**Data shown:**
====

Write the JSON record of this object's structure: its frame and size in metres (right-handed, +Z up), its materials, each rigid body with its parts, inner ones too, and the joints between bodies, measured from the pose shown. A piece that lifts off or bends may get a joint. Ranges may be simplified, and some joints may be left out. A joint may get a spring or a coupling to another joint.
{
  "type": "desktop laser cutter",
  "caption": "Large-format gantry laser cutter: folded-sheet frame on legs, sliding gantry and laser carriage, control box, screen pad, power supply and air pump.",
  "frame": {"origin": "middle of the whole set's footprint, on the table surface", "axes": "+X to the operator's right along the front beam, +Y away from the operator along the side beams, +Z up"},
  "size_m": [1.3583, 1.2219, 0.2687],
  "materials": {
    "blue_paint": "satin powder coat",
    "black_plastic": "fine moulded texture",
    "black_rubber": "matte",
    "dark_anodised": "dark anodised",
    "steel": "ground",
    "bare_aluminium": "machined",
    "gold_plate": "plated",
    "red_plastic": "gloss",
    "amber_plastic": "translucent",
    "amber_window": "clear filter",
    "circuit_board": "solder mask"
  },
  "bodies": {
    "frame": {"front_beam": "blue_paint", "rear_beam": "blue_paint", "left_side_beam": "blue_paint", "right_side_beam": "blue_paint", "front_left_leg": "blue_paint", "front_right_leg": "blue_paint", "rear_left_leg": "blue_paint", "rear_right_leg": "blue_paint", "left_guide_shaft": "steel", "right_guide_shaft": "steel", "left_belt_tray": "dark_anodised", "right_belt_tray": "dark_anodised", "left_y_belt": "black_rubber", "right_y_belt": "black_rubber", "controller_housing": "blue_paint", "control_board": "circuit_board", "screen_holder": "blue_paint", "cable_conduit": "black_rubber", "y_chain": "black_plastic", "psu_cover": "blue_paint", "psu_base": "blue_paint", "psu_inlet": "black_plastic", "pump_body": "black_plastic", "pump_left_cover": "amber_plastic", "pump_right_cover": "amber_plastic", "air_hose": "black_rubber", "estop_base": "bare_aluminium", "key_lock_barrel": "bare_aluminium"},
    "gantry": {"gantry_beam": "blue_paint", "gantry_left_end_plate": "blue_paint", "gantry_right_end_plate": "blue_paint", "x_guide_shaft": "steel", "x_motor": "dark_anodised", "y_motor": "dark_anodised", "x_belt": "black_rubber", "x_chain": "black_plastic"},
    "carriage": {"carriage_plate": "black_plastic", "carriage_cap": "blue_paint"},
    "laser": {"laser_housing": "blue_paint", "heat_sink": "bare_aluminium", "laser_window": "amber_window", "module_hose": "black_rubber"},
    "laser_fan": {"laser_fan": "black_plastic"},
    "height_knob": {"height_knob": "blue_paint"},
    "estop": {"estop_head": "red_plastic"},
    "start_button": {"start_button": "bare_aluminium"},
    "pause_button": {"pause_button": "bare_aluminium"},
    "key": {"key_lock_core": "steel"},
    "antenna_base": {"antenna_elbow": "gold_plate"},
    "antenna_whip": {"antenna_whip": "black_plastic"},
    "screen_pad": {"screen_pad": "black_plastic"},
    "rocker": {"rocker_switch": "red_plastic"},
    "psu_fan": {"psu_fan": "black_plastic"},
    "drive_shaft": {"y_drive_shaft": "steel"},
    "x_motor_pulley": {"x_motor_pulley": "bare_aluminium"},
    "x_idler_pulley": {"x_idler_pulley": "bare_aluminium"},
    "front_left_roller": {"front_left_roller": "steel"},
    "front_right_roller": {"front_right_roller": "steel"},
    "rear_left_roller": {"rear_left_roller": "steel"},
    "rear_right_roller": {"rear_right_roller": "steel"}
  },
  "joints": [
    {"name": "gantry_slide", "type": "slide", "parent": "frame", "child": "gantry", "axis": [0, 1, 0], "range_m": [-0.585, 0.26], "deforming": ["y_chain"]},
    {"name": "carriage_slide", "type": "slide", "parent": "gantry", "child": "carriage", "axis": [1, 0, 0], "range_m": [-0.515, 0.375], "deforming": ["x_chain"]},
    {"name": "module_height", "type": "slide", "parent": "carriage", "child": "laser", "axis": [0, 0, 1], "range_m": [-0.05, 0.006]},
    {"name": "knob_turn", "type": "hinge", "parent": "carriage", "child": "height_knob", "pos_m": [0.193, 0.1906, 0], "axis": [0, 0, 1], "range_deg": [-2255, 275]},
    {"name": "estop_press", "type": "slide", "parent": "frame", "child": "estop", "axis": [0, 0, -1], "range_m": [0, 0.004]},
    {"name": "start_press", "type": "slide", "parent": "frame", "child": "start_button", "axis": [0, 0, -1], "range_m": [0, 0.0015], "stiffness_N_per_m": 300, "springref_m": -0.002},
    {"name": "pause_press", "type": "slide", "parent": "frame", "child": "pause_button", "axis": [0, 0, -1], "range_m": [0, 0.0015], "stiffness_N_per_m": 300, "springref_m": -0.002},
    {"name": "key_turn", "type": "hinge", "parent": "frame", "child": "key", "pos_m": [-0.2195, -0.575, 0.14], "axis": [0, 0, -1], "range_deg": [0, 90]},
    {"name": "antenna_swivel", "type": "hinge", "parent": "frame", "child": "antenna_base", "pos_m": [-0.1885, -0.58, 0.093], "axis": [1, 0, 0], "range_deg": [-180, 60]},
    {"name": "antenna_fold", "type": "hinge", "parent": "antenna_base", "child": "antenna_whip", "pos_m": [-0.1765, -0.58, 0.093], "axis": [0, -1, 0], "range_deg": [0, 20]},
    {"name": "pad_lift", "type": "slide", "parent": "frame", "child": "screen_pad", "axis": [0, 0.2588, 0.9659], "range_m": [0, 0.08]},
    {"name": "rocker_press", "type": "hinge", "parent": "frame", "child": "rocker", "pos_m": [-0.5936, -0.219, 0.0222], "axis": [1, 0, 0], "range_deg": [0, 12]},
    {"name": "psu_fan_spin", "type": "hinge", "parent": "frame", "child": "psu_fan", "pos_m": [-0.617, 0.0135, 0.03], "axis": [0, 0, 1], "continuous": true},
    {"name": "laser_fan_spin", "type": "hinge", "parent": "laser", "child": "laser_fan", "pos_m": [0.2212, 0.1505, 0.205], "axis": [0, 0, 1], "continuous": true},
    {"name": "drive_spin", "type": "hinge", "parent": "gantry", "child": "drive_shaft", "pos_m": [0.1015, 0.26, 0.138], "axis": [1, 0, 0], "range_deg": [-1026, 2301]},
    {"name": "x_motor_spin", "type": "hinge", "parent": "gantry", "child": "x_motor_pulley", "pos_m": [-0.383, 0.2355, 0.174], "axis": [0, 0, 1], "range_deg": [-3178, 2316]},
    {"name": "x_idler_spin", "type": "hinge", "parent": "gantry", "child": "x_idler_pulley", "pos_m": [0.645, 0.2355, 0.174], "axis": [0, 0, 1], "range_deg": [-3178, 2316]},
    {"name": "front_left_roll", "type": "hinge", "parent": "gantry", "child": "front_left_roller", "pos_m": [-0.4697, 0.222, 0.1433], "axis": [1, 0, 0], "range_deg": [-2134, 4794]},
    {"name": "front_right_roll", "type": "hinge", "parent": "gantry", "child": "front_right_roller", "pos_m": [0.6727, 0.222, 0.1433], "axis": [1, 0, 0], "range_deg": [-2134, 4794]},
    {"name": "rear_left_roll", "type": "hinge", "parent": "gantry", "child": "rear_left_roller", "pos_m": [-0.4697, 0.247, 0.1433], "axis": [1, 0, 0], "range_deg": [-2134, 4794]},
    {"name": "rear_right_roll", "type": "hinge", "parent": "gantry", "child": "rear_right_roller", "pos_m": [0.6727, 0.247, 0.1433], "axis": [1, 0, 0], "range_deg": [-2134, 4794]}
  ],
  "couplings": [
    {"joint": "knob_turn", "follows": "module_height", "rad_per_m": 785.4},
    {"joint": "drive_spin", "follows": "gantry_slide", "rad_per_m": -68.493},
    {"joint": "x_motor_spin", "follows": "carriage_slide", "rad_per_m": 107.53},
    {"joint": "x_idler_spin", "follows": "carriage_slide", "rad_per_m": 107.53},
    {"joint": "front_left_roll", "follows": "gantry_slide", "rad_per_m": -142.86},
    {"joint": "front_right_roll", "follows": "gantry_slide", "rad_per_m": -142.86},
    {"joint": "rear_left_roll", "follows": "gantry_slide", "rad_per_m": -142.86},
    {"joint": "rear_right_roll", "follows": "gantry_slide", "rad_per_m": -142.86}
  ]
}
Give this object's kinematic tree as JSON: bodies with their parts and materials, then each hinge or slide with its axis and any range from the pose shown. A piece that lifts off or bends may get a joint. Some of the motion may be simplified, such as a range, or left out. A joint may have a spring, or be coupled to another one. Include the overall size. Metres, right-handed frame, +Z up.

====

**Short task:** Pick out the lines above that hold the string "JSON" and show them.

**Result for this task:**
Write the JSON record of this object's structure: its frame and size in metres (right-handed, +Z up), its materials, each rigid body with its parts, inner ones too, and the joints between bodies, measured from the pose shown. A piece that lifts off or bends may get a joint. Ranges may be simplified, and some joints may be left out. A joint may get a spring or a coupling to another joint.
Give this object's kinematic tree as JSON: bodies with their parts and materials, then each hinge or slide with its axis and any range from the pose shown. A piece that lifts off or bends may get a joint. Some of the motion may be simplified, such as a range, or left out. A joint may have a spring, or be coupled to another one. Include the overall size. Metres, right-handed frame, +Z up.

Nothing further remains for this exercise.